Harapan Saya….

By Pexels--2286921 from Pixabay at CanvaPro




BEST PRACTICES

Cikal bakal “Knowledge Management” antara lain ditandai oleh adanya perhatian terhadap apa yang disebut sebagai “best practices” yang dijalankan oleh para pelaku usaha dan karyawan, atau yang muncul dari hubungan antara karyawan dan pelanggan. Disebut “best” karena yang diambil adalah praktik-praktik yang membeirkan hasil (“outcome”) terbaik atau yang mampu meningkatkan keunggulan daya saing perusahaan.

Praktik-praktik tidak tertulis (“tacit knowledge”) itu biasanya hanya dipahami oleh orang yang mengalaminya.
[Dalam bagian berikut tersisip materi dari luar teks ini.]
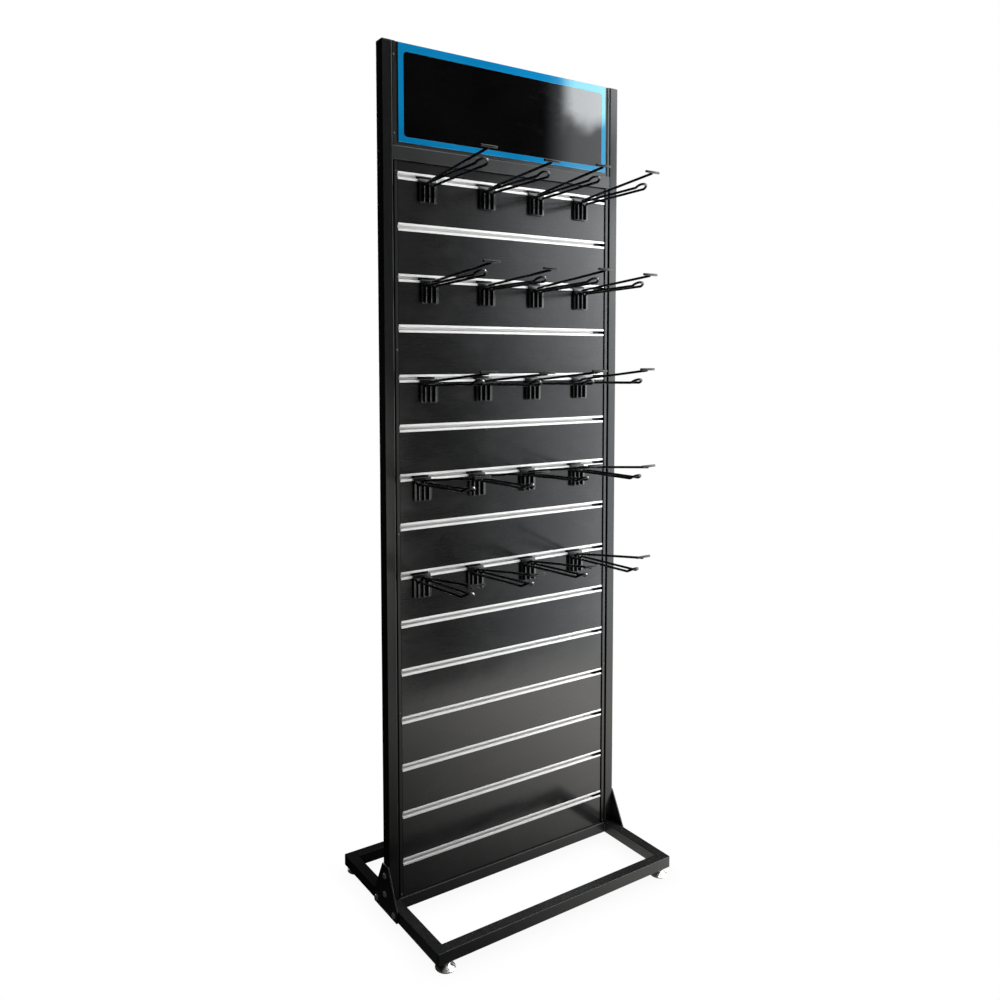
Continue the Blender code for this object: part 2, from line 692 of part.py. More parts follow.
def hook_mesh(arm_rise, arm_turn, prong_rise, prong_turn):
    """One hook about its own slot's centre line, as one closed body. Angles in radians."""
    arm = arm_path(arm_rise, arm_turn)
    plate = new_object("hook_plate", prism(HOOK_PLATE, along_x, -HOOK_HALF, HOOK_HALF))
    others = [
        new_object("hook_prongs", wire(prong_path(prong_rise, prong_turn))),
        new_object("hook_arm", wire(arm)),
        new_object("hook_tag_bar", tag_bar(arm[-1], arm_turn)),
    ]
    for other in others:
        add_boolean(plate, other, "UNION")
    bpy.context.view_layer.update()
    depsgraph = bpy.context.evaluated_depsgraph_get()
    whole = bpy.data.meshes.new_from_object(plate.evaluated_get(depsgraph))
    for part in [plate] + others:
        bpy.data.objects.remove(part, do_unlink=True)
    return whole


def build_hooks():
    for row, (slot, hooks) in enumerate(HOOK_ROWS, start=1):
        for column, (middle, *angles) in enumerate(hooks, start=1):
            name = f"hook_r{row}_{column}"
            mesh = hook_mesh(*map(math.radians, angles))
            mesh.name = name
            mesh.materials.clear()
            mesh.materials.append(material(name, HOOK_BLACK))
            hook = bpy.data.objects.new(name, mesh)
            hook.location = (middle * MM, 0.0, slot_z(slot))
            bpy.context.scene.collection.objects.link(hook)


def centre_footprint():
    """Puts the world origin in the middle of the footprint's depth, hooks included."""
    bpy.context.view_layer.update()
    depths = [
        (made.matrix_world @ vertex.co).y
        for made in bpy.context.scene.objects if not made.hide_render
        for vertex in made.data.vertices
    ]
    setback = -round((min(depths) + max(depths)) / 2, 4)
    for made in bpy.context.scene.objects:
        made.location.y += setback


for old in list(bpy.data.objects):
    bpy.data.objects.remove(old, do_unlink=True)

build_base()
build_feet()
for label, side in (("left", -1), ("right", 1)):
    lower_post(f"{label}_post", side)
    header_post(f"header_{label}_post", side)
    channel(f"{label}_panel_channel", side, PANEL_CHANNEL, RAIL_Z1 + GAP, SEAM_Z - GAP)
    channel(f"header_{label}_channel", side, HEADER_CHANNEL, HEADER_RAIL_Z1 + GAP, SIGN_Z1)
    gusset_plate(f"{label}_gusset_plate", side)
build_board()
build_inserts()
build_header_rail()
build_sign()
build_hooks()
centre_footprint()
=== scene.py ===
"""A shop display stand: a slatwall board between two posts on a tube base with levelling feet,
price-arm hooks in the board's slots and a bordered sign above it.

Metres, +Z up, floor at z = 0, front towards -Y, left towards -X. Pieces are built about the
posts' middle plane (y = 0) and then moved back by SETBACK into the shared frame.
"""
import json
import math

import bmesh
import bpy
from mathutils import Matrix, Vector

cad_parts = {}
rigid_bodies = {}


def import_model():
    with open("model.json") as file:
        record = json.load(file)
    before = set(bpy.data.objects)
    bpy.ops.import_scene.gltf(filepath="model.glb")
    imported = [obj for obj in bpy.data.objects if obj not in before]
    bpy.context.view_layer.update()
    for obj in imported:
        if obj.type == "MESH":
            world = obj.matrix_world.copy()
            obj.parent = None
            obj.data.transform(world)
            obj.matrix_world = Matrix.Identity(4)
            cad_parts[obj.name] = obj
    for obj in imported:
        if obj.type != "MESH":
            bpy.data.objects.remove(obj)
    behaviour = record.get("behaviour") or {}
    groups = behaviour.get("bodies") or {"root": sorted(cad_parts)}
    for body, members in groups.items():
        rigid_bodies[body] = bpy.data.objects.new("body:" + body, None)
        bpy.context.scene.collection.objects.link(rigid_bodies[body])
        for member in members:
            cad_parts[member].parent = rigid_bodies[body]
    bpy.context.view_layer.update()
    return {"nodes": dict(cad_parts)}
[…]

Jika orang itu sakit, berhenti bekerja, pindah kantor, atau pensiun, pengetahuan itu hilang begitu saja. Itulah “intangibles”; ia melekat pada “brain memory” dan “muscle memory” manusia. Tidak ada cara lain bagi kita untuk mengambil memori individu itu selain memindahkannya dari “tacit” (melekat pada manusia dalam bentuk ingatan, pengalaman, dan percakapan) menjadi “explicit” (tertulis). Setiap pengalaman (baik sukses maupun gagal) akan memberi pelajaran. Dan hal ini harus dicatat, dikumpulkan, dievaluasi, dan dijadikan referensi tertulis.
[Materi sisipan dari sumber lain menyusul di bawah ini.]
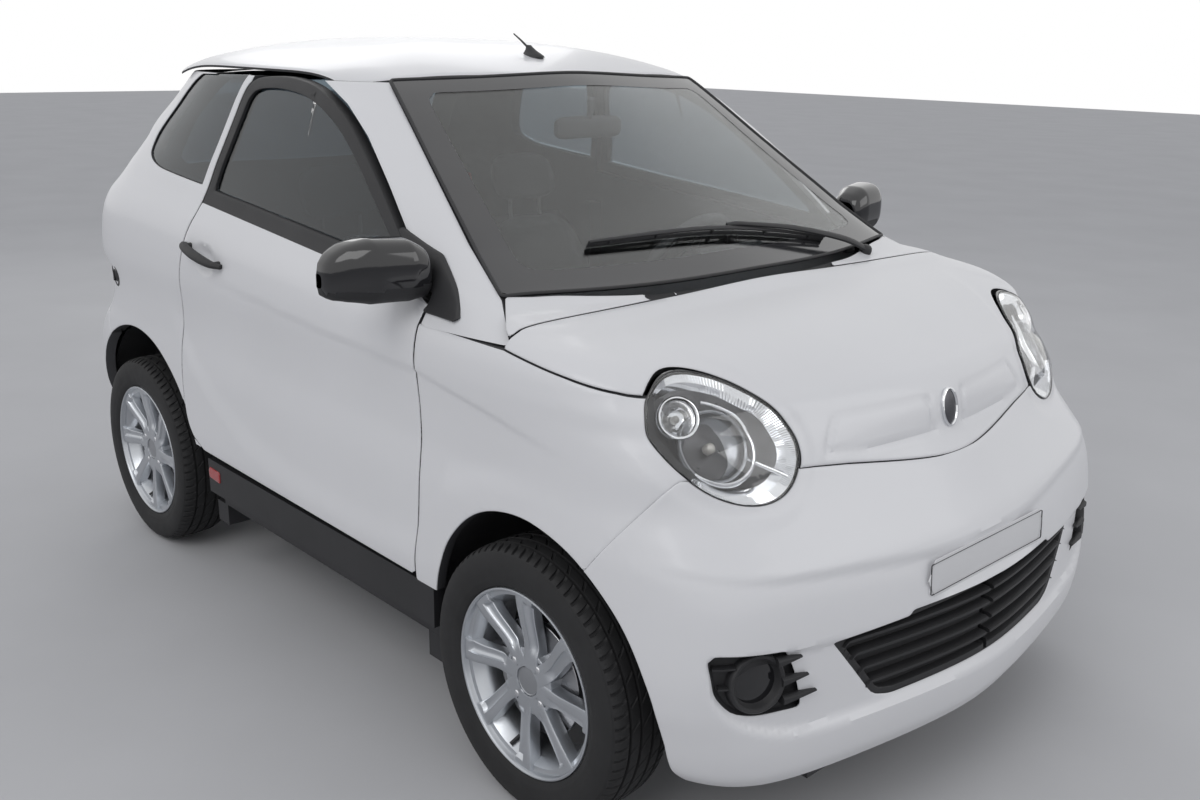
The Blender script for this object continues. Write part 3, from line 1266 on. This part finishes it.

Dengan demikian, dalam “knowledge management”, perusahaan menerapkan cara-cara untuk mengidentifikasi, menciptakan, mengoreksi, mentabulasi, mendistribusikan, dan memperkuat upaya untuk mengadopsi segala “insights” dan pengalaman berharga. Dengan penerapan “knowledge management”, banyak hal berharga menjadi pengetahuan yang dapat direplikasi oleh orang-orang lain. Tentu saja ada prasyarat yang harus dipenuhi, yaitu budaya disiplin, budaya mencatat (dalam bahasa saya “mengikat”—HH), budaya “sharing”, dan budaya belajar. Semua harus dapat dibentuk dengan “knowledge management”.

***

Saya sengaja mencuplik agak panjang dari buku Myelin karya Rhenald Kasali. Cuplikan saya itu berasal dari Bagian II, Bab 6 “Knowledge Management”, tepatnya di halaman 211. Ketika saya meminta Yuliani membuat blog-editor Mizan ini, hingga sekarang saya terus berharap agar blog ini—suatu saat, entah kapan—dapat menjadi wadah untuk menampung dan berbagi pelbagai “intangibles” (harta berharga yang tak kelihatan) yang dimiliki oleh Mizan.
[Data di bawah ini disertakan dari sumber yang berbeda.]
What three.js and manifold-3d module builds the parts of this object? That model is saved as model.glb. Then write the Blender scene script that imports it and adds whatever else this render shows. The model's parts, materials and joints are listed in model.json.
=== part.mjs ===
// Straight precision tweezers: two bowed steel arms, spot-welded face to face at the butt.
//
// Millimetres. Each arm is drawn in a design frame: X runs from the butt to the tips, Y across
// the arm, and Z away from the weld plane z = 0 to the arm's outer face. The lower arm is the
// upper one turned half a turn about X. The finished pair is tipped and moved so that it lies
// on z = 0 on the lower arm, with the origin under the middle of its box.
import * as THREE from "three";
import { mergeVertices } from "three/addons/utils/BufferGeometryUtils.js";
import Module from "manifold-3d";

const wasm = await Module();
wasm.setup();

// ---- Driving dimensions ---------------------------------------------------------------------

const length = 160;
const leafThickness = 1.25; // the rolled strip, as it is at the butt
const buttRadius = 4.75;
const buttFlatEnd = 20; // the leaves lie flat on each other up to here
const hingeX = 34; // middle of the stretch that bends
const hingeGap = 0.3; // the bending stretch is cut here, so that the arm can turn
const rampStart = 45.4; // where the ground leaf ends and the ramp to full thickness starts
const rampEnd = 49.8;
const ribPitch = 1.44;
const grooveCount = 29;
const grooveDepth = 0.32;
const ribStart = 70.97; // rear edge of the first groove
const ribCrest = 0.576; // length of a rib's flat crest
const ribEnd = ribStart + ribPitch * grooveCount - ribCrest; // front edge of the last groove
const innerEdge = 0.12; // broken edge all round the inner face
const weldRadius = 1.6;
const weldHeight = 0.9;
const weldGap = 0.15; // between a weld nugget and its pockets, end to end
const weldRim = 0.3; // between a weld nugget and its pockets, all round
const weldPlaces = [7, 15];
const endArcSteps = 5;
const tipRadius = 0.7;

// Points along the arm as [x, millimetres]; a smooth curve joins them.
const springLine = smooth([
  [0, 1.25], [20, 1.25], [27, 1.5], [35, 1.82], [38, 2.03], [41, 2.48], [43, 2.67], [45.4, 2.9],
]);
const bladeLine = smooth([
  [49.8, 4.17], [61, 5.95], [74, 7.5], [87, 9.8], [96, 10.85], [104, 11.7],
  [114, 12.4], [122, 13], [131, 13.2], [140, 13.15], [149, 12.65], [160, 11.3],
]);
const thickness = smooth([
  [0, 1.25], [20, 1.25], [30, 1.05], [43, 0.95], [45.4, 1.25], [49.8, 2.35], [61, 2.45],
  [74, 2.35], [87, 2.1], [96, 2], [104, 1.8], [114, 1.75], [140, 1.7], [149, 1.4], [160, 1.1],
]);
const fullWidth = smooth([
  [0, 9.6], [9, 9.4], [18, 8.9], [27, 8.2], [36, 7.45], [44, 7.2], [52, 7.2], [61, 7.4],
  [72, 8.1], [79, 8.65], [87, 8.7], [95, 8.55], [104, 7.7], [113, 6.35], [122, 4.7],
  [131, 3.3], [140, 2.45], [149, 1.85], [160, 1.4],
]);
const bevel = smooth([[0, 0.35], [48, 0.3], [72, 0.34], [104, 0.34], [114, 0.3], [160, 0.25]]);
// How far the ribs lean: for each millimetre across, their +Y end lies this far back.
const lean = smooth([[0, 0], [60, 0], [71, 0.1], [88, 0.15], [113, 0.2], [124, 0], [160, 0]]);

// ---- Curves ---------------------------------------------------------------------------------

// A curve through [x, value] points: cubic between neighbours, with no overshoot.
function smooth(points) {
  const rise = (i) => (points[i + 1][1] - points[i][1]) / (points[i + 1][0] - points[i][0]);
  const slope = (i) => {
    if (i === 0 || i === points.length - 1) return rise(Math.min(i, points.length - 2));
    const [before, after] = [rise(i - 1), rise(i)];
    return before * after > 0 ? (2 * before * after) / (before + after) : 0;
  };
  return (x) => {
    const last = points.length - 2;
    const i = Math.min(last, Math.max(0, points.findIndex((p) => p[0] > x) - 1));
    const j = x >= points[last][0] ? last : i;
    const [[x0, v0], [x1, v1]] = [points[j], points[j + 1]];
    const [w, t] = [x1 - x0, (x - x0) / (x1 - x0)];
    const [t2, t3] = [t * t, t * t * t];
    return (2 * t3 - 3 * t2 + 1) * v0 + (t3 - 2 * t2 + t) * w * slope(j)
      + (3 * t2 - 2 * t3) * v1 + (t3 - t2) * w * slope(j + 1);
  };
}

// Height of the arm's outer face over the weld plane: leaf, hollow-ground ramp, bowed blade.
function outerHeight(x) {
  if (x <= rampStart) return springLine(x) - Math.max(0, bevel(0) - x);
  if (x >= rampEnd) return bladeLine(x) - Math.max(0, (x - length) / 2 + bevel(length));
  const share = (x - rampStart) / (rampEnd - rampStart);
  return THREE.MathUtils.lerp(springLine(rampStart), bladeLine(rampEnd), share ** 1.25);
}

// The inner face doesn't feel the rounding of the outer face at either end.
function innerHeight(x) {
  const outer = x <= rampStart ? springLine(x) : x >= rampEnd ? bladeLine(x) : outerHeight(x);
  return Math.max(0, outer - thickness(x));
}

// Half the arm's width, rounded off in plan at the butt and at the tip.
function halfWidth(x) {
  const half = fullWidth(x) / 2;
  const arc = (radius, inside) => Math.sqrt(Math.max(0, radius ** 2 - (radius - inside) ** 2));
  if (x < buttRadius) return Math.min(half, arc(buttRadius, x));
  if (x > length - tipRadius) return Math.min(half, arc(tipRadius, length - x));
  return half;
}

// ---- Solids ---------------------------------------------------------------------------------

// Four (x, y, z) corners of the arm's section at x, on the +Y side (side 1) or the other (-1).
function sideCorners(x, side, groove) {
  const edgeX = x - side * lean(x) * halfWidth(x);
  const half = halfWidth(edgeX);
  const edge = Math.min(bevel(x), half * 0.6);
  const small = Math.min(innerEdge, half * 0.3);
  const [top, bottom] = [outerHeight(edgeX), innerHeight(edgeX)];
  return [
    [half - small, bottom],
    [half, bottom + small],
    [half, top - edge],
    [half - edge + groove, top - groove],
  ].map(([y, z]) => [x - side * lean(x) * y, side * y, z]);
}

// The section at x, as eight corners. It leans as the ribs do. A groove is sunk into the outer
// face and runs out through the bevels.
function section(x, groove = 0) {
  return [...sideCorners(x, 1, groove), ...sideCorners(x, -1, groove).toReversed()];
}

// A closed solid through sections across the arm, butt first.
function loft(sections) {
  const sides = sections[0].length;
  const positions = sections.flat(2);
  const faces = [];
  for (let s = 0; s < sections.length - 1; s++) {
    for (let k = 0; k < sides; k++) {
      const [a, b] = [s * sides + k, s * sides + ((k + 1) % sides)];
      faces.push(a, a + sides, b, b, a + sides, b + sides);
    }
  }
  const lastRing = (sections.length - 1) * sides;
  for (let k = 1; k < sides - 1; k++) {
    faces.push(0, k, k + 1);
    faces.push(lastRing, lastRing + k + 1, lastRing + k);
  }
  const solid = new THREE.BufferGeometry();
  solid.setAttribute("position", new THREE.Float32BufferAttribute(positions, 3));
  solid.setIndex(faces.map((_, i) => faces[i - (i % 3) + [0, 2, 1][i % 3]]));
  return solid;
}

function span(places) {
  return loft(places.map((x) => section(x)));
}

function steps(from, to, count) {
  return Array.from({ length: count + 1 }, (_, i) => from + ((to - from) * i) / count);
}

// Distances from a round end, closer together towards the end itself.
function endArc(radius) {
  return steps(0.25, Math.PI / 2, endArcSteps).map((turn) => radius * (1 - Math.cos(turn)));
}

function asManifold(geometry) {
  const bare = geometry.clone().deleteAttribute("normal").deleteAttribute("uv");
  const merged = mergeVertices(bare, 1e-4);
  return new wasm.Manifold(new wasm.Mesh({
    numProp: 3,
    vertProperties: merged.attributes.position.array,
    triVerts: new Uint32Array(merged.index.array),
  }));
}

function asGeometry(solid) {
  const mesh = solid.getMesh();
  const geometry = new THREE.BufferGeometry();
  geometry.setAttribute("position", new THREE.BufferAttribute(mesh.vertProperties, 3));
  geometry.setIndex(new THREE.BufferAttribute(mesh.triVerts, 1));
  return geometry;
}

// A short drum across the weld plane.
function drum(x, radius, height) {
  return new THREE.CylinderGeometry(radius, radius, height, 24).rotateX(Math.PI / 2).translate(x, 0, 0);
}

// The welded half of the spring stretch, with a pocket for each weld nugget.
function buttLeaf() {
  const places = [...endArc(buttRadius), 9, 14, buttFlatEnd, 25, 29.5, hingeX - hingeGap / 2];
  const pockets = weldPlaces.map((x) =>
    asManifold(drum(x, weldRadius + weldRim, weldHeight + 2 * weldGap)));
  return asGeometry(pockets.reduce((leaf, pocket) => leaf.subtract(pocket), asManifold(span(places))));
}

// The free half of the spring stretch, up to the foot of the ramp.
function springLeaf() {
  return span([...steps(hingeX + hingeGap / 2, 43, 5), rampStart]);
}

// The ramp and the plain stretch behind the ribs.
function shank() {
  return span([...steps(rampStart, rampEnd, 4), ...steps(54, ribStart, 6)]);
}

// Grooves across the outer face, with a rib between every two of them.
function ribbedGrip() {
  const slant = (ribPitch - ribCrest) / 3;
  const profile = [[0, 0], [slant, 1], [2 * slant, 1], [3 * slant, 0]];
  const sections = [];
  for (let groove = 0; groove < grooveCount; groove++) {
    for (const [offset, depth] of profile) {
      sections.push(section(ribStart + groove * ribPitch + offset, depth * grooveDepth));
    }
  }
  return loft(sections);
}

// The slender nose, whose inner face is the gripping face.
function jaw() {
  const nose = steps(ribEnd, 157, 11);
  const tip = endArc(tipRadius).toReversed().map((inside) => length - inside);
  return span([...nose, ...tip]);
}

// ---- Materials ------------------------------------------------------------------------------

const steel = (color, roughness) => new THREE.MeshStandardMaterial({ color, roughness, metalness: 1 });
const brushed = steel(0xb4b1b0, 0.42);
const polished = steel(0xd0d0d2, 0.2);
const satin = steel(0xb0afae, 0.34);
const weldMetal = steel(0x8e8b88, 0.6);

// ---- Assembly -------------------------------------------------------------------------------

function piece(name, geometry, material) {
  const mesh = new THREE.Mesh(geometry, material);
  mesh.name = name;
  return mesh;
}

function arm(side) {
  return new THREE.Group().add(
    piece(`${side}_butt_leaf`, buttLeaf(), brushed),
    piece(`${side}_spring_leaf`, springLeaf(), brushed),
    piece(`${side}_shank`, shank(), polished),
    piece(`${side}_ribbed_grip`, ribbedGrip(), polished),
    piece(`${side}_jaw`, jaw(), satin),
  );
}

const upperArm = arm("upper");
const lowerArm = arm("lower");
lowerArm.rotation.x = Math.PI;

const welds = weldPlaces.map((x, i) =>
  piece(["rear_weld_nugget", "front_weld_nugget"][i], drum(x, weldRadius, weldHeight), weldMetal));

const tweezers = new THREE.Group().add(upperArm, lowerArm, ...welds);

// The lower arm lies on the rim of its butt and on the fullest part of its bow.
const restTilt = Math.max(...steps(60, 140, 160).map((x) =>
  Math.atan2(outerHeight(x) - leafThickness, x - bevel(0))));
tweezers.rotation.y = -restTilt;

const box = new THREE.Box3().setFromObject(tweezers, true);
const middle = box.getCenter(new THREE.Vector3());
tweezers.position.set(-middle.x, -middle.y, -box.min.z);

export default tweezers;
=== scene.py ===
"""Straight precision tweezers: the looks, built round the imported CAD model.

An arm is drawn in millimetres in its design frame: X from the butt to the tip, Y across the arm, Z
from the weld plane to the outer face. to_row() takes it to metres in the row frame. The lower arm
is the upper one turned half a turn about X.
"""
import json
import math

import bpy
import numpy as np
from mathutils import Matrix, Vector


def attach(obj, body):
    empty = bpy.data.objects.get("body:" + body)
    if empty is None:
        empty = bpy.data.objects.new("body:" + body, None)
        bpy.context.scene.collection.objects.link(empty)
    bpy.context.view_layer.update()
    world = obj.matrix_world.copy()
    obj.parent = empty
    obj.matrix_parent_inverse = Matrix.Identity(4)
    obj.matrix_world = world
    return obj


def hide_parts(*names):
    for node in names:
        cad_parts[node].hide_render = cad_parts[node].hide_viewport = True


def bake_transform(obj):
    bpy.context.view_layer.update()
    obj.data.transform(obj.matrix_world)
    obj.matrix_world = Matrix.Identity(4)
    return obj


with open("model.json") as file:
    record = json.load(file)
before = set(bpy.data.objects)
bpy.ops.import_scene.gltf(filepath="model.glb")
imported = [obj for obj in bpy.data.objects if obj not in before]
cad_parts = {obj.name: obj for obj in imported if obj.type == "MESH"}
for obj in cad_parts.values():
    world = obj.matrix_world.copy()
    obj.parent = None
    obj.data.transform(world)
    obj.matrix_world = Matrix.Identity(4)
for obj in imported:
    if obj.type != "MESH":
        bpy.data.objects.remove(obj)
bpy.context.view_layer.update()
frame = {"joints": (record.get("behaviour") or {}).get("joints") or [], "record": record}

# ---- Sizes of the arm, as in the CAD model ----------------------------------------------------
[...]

Saya yakin Mizan punya kekayaan yang tak ternilai itu. Sayangnya, harta tersebut perlu dieksplisitkan lewat kegiatan menulis. Dalam istilah “knowledge management” harta itu masih berbentuk “tacit” sehingga, memang, perlu dieksplisitkan. Sesungguhnya, Yuliani sudah mengawali apa yang saya harapkan itu dengan dahsyat! (Thx banyak, Yuli). Saya merasakan dampaknya—apalagi setelah diikuti komentar-komentar pendek dari peserta blog ini.

Saya berharap teman-teman terus dapat merasakan manfaat blog ini dan kemudian terdorong untuk mengeksplisitkan (mengonstruksi lewat menulis) apa yang teman-teman miliki—yang masih tersimpan di dalam diri teman-teman sekalian. Saya yakin, ketika Anda menyunting (membaca dengan teknik tingkat tinggi) sebuah naskah yang akan Anda terbitkan, Anda sesungguhnya sedang membangun sesuatu yang penting dan berharga di dalam diri Anda.

Bayangkan jika yang Anda bangun di dalam diri Anda, yang masih berbentuk “tacit” itu, Anda eksplisitkan di blog ini. “Pokoke aku enteni mas dan mbak. Alon-alon asal kelakon yo....” (Tanya Mbak Tutuk jika tak paham). Salam.